▶ **Short task**
Show each line of the data below that has the string "follow" in it.

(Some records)
┌──

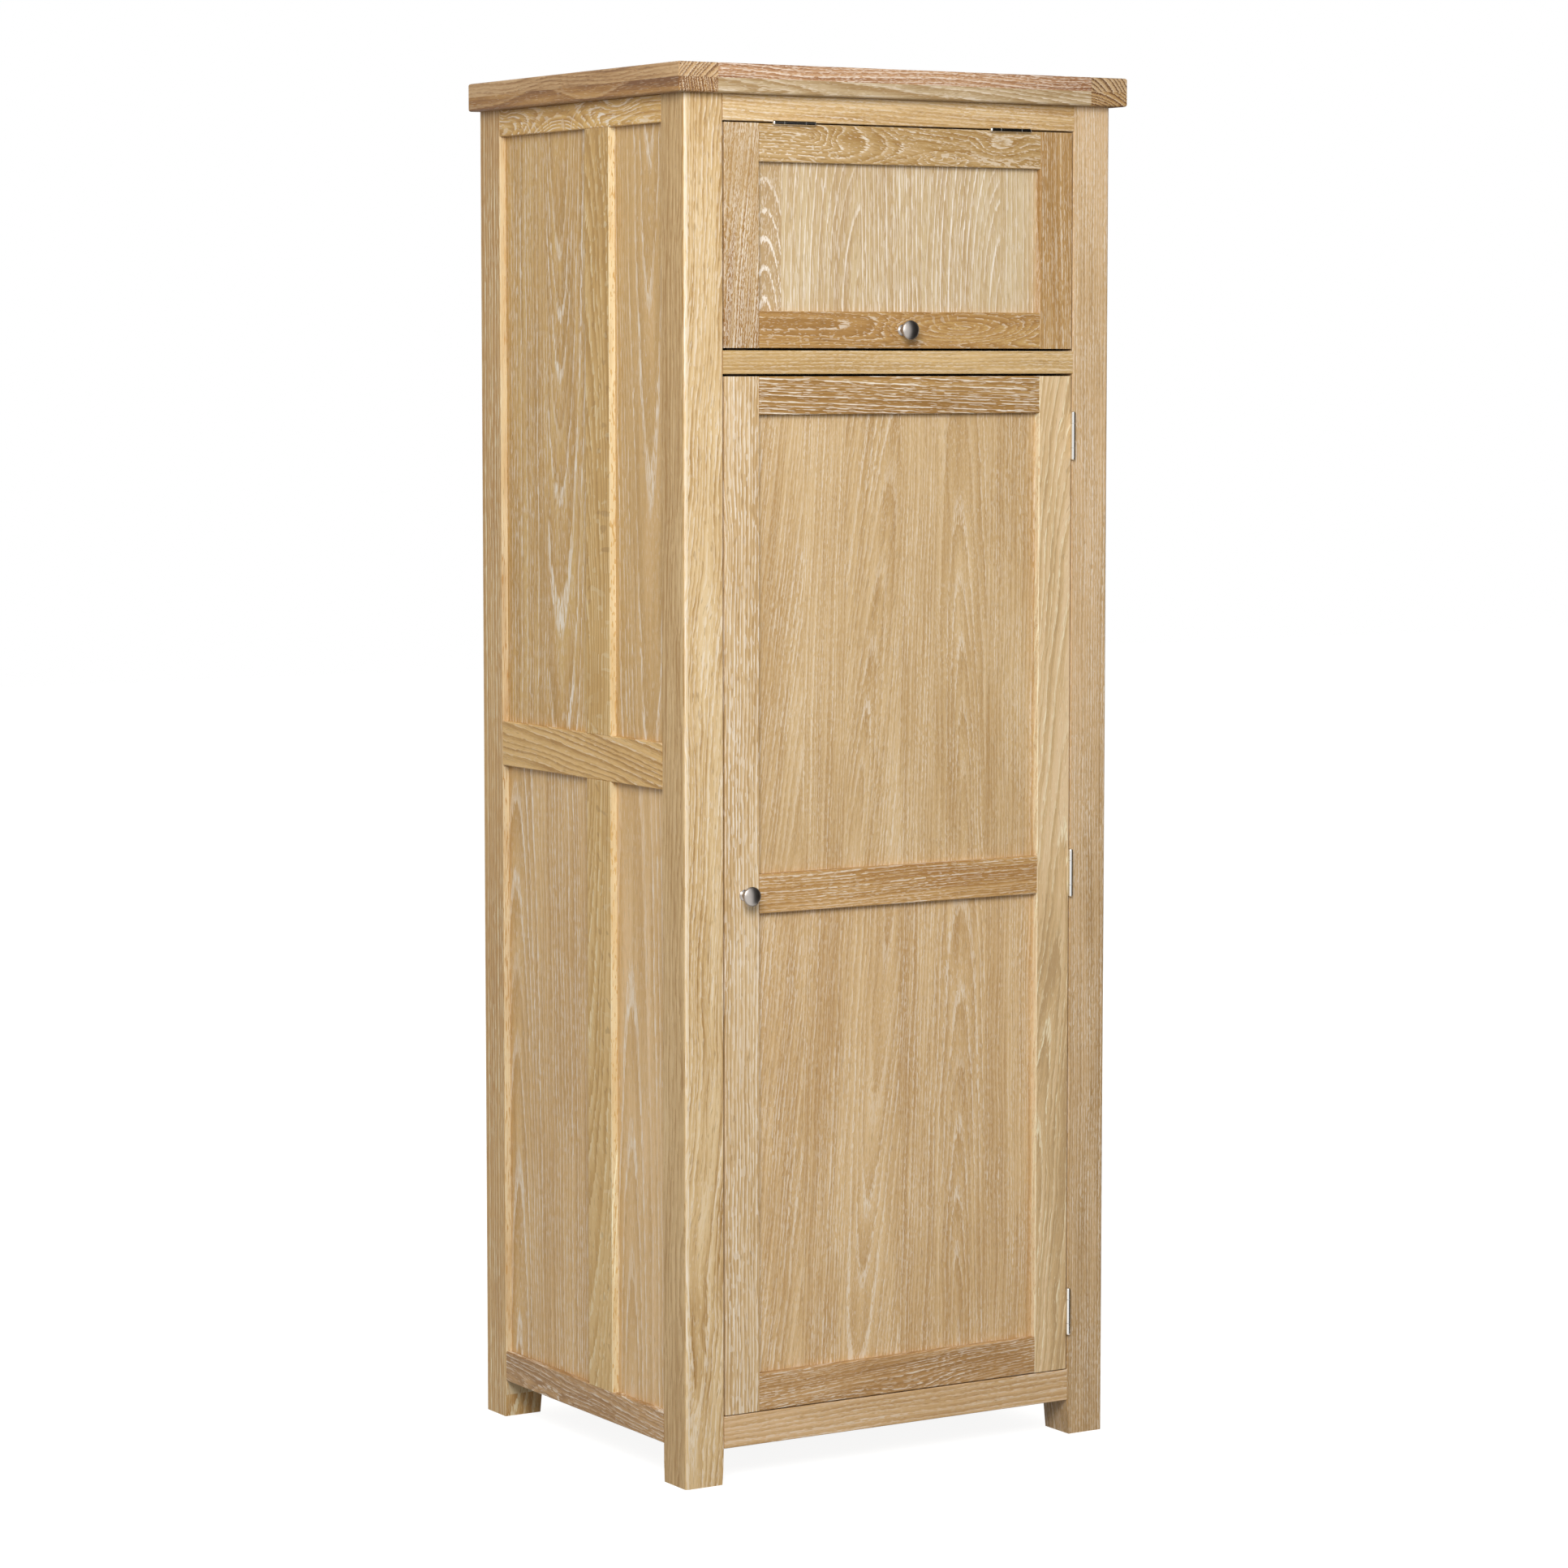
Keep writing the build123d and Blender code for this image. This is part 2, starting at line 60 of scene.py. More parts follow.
cameraData = bpy.data.cameras.new("camera")
cameraData.lens = cameraSetup["lens"]
cameraData.sensor_width = cameraSetup["sensor"]
cameraData.clip_end = 60.0
camera = bpy.data.objects.new("camera", cameraData)
camera.location = cameraSetup["place"]
camera.rotation_euler = (math.radians(90 - cameraSetup["dip"]), 0, -math.radians(cameraSetup["turn"]))
scene.collection.objects.link(camera)
scene.camera = camera
scene.view_settings.view_transform = "Standard"


# Nodes and colours

def linear(hexText):
    # an sRGB hex colour as the linear RGBA that sockets take
    parts = [int(hexText[i:i + 2], 16) / 255 for i in (0, 2, 4)]
    return tuple(p / 12.92 if p <= 0.04045 else ((p + 0.055) / 1.055) ** 2.4 for p in parts) + (1.0,)


def addNode(tree, kind, inputs=None, **settings):
    # adds a node, sets its properties, then sets or links its inputs, and returns its outputs
    node = tree.nodes.new(kind)
    for name, value in settings.items():
        setattr(node, name, value)
    for name, value in (inputs or {}).items():
        if isinstance(value, bpy.types.NodeSocket):
            tree.links.new(value, node.inputs[name])
        else:
            node.inputs[name].default_value = value
    return node.outputs


def newMaterial(name):
    material = bpy.data.materials.new(name)
    material.use_nodes = True
    material.node_tree.nodes.clear()
    return material, material.node_tree


def finishMaterial(tree, shader):
    addNode(tree, "ShaderNodeOutputMaterial", {"Surface": shader})


def dress(nodeName, material):
    # gives a CAD node its finish
    mesh = nodes[nodeName].data
    mesh.materials.clear()
    mesh.materials.append(material)


# Limed oak: planed European oak, wire brushed, its open pores filled with white wax, matt lacquer over it.
# To the eye: straw-coloured wood whose growth rings show as rows of crisp white dashes.
# The log is solid, so faces, edges and end grain of a board belong together. Rings and pores whose own
# lines would be too fine to show are drawn coarser.

oakDefaults = {
    "heart": (0.0, 60.0),       # mm from the board's middle: across, and below its face
    "lean": 0.05,               # how fast the heart sinks along the board, which gives pointed arches
    "slope": 0.0,               # how far the fibre runs out sideways
    "ring": 6.0,                # mm from ring to ring
    "wander": 5.0,              # mm
    "lime": 0.8, "open": 0.5,   # strength of the wax, and how crowded the pores are
    "stray": 0.4,               # fine pores between the rings
    "band": 1.6, "pore": 1.15, "dash": 12.0,    # mm: spring wood, and a pore's width and length
    "follow": 0.0,              # 1 where the fibre curls with the rings, as round a knot
    "even": 0.35,               # 1 where every ring is equally white
    "streak": 1.0, "contrast": 1.0, "tint": 0.0,
    "shade": 0.0,               # painted light and shade: how much paler the board gets with each metre along it, so that one end looks more lit and the other more shaded
    "hills": (),                # mm: across, along, half width, half length, height of a bulge in the log
    "rises": (),                # mm: from, to along the board, and how much deeper the heart gets
    "joints": (), "staves": (), # mm: where a glued-up board changes stave, and what each stave changes
    "tones": ("ae8a57", "c5a272", "d7ba8d"), "wax": "eee3d2",
    "shift": 0.0,               # moves the noise on, so that no two staves are alike
    "brush": 0.25,              # mm of relief left by the wire brush
}

oakLacquer = {"Roughness": 0.5, "IOR": 1.5, "Specular IOR Level": 0.35}
brushStrength = 0.6

oakSockets = {
    "Slope": "slope", "Ring": "ring", "Wander": "wander", "Lime": "lime", "Open": "open", "Stray": "stray",
    "Band": "band", "Pore": "pore", "Dash": "dash", "Follow": "follow", "Lean": "lean", "Even": "even",
    "Streak": "streak", "Contrast": "contrast", "Tint": "tint", "Shade": "shade",
}

oakClouds = {
    # smooth noise: its size in mm across, into and along the board, its seed (any number does) and detail
    "long bend": ((85, 85, 260), 3.1, 1.5),
    "short bend": ((15, 15, 70), 11.7, 1.0),
    "wax patch": ((50, 50, 120), 41.0, 1.0),
    "streak": ((8, 8, 260), 53.0, 2.0),
    "drift": ((50, 50, 380), 61.0, 1.0),
    "strand": ((1.5, 1.5, 55), 71.0, 2.0),
    "bare pore": ((0.9, 0.9, 16), 83.0, 0.5),
}

oakFigure = {
    "seedStep": 7.31,                           # keeps one board's noise well away from the next one's
    "grit": 0.55,                               # roughness of all the noise
    "longBend": 2.0, "shortBend": 0.5,          # shares of the wander
    "poreDepth": 1.2,                           # mm
    "poreNoise": (23.0, 0.6), "fineNoise": (31.0, 0.4),         # seed and detail
    "finePore": 0.9, "fineDashes": 1.5,         # width in mm, and how many fine dashes to a long one
    "fray": 2.4,                                # mm that the pores fray a ring's edge by
    "yearPace": 0.31, "yearSpread": 1.5,        # how fast wide and narrow rings take turns, and by how much
    "weakYears": 0.55,                          # white noise below this gives a year less spring wood
    "springRise": 0.3, "springFall": 0.6, "springTail": 0.45,   # mm
    "openMiddle": 0.5, "openGain": 0.2,         # where "open" changes nothing, and what it then adds
    "poreEdge": 0.055,                          # how softly a pore ends
    # fine pores fill where the noise passes a limit that "stray" lowers, and hold less wax
    "strayFrom": 0.155, "strayGain": 0.09, "strayEdge": 0.035, "strayWax": 0.5,
    # the wax is thin in patches, less so where "even" is high
    "patchFrom": -0.2, "patchTo": 0.12, "patchLeast": 0.3, "patchEven": 0.6,
    "streaks": 1.4, "drifts": 1.3, "strands": 1.1, "summer": 0.5,       # shares of the tone
    "summerFrom": 0.3, "summerMean": 0.45,      # share of the year gone, and the mean that is taken off
    "toneMiddle": 0.5,                          # 0 is the dark tone, 1 the pale one
    # brown pores where their noise is high, and shares of the relief
    "bareFrom": 0.15, "bareTo": 0.21, "bareDepth": 0.4, "bareColor": "5e4226",
    "strandRelief": 0.5, "poreRelief": 0.35,
}


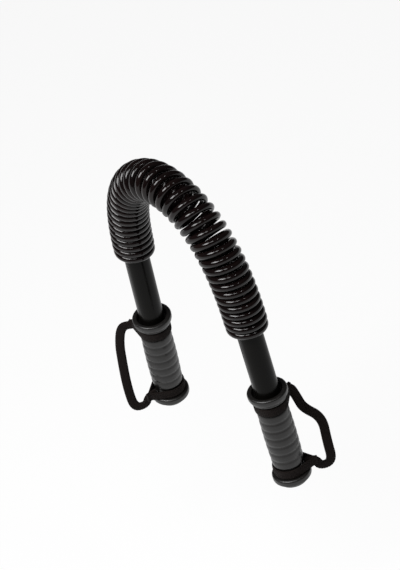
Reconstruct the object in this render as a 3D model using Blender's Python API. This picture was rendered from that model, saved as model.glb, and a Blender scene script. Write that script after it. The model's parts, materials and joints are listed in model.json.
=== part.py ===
"""A hand-held spring bar, held bent into a narrow upside-down U.

One thick steel wire is close wound into a spring between two steel tubes. A turned seat, pinned into the
inner end of each tube, sits inside the end of the spring, and the tight last turn closes behind it. Each
tube carries a guard collar, a rubber grip, a plastic end cap and a wrist strap that swivels on the grip.
Metres, +Z up. The bend lies in the XZ plane and the origin is the middle of the right-hand grip.
"""

import math

import bmesh
import bpy
import numpy as np
from mathutils import Matrix, Vector

for leftover in list(bpy.data.objects):
    bpy.data.objects.remove(leftover, do_unlink=True)

# Clearances
SEAT_GAP = 0.0003  # between pieces that touch
SLIDE_GAP = 0.0004  # between pieces that slide or turn on each other
TURN_GAP = 0.00051  # between turns on the inside of the bend, where they rock on each other

# Spring
SPRING_OUTER_D = 0.045
WIRE_D = 0.0076
END_TURNS = 4  # turns round each seat, which move with the handle
FLEX_TURNS = (6, 5, 4, 3, 4, 5, 6)  # turns of each free length, right to left
TIGHT_TURNS = 1.0  # turns at each end that close in on the tube
POINTS_PER_TURN = 10
LENGTH_GAP = 0.0004  # between the end faces of two neighbouring lengths of the wire

# Bend
BEND = math.radians(173.0)  # turn between the two handles
BEND_PEAK = 0.65  # how much sharper the middle bends than an even curve would
STRAIGHT_END = 0.0165  # spring at each end that the seat keeps straight
CURVE_STEPS = 2000

# Handle tubes
TUBE_D = 0.0265
TUBE_WALL = 0.0018
TUBE_IN_SPRING = 0.012
TUBE_SHOWING = 0.079  # from the spring's end to the guard collar's rim
TUBE_EDGE = 0.0004
TUBE_SIDES = 32

# Spring seats and their pins
SEAT_HEAD_LENGTH = 0.018
SEAT_NOSE = 0.003
SEAT_SPIGOT = 0.022
PIN_D = 0.005
PIN_DEPTH = 0.0065  # below the tube's inner end
PIN_SIDES = 16

# Guard collars
COLLAR_D = 0.0444
COLLAR_HEIGHT = 0.0125
COLLAR_MOUTH_GAP = 0.00325  # between the tube and the wall of the collar's mouth
COLLAR_MOUTH_DEPTH = 0.0065
COLLAR_MOUTH_DRAFT = 0.0006
COLLAR_WAIST_D = 0.0395
COLLAR_ROUND = 0.0024

# Rubber grips
GRIP_NECK_WALL = 0.00245  # rubber over the tube where a strap eye lies
GRIP_BARREL_WALL = 0.0037
GRIP_BARREL_SWELL = 0.0008
GRIP_BARREL = 0.077
GRIP_RIBS = 7
GRIP_GROOVE = 0.0008
GRIP_RIB_CROWN = 0.00027
GRIP_FLANGE_D = 0.0436
GRIP_FLANGE = 0.0085
GRIP_FLANGE_ROUND = 0.0022
GRIP_SIDES = 28

# End caps
CAP_D = 0.034
CAP_HEAD = 0.0042
CAP_EDGE = 0.0012
CAP_SPIGOT = 0.014
CAP_RIBS = 2
CAP_RIB_HEIGHT = 0.0004

# Wrist straps
STRAP_WIDTH = 0.0105
STRAP_THICK = 0.0038
STRAP_EDGE = 0.00133  # how far the rounding of its edges reaches in
STRAP_EYE_WALL = 0.0024
STRAP_EYE_PLAY = 0.001  # along the grip, each side of an eye
STRAP_STATIONS = 40
STRAP_EYE_SIDES = 24
STRAP_ROUNDING = 3  # how often the corners of a strap's route are cut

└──

▶ **Completed task**
Keep writing the build123d and Blender code for this image. This is part 2, starting at line 60 of scene.py. More parts follow.
    "follow": 0.0,              # 1 where the fibre curls with the rings, as round a knot
    "Band": "band", "Pore": "pore", "Dash": "dash", "Follow": "follow", "Lean": "lean", "Even": "even",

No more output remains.